Friday, June 09, 2006

OGHAM

The Auraicept Na N-eces, is in the Book of Ballymote, a 15C Irish Manuscript. This trieste was translated by George Calder in 1917 or so and he gave it the title The Scholars Primer, but it's literal translation is along the lines of

The processes/methods/procedures/formula/way of doing/ of the knowing ones.

The Knowing Ones being the poets, or Fili, who at that point in history (15C) had evolved unbroken from druidic practice.

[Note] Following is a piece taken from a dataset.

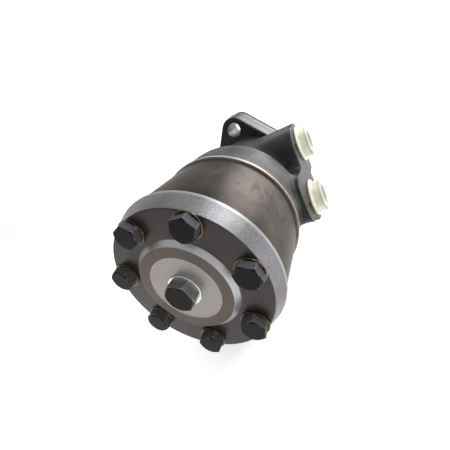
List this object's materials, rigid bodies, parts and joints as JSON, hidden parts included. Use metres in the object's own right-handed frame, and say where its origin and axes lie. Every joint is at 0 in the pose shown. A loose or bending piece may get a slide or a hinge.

The Auraicept Na N-eces was a drawing together of all the compositional rules that existed in what were known as Bardic Schools, which ran in Ireland until the time Cromwell came and the British Monarchy's policy in Ireland turned to complete supression. And in the slaughter which ensued Ireland's unbroken cultural evolution of the previous 2000 years came to an abrupt end.

The trieste also charts the history of writing in Ireland, which was adopted by the Druid/Fili in a form called Ogham, which I will not go into here, save to say it appears to be an entirely rational, logical and mathmatical system, and out of this the Irish came to write in their own vernacular from the time they first decided to adopt writing.

Prior to this adoption in the 5-7C the sociey was ordered entirely orally, and so instead of the law being textual it was spoken.

If you get a baliff's letter today, the legal process occurs when you take physical possession of the document, but in Irish oral culture, the legal process occured when the poet spoke the judgement.

So Ireland found a way of writing in her own tongue, via the initial ogham script.

That's enough for today. I will let you have the poem tommorow. Tonight I must go see a few emerging poets read at a state sponsored do. The dual main realities behind this decision are to wallow in the word and avail of the free booze which, as Charlie himself would have known, is a very important function of most serious poets.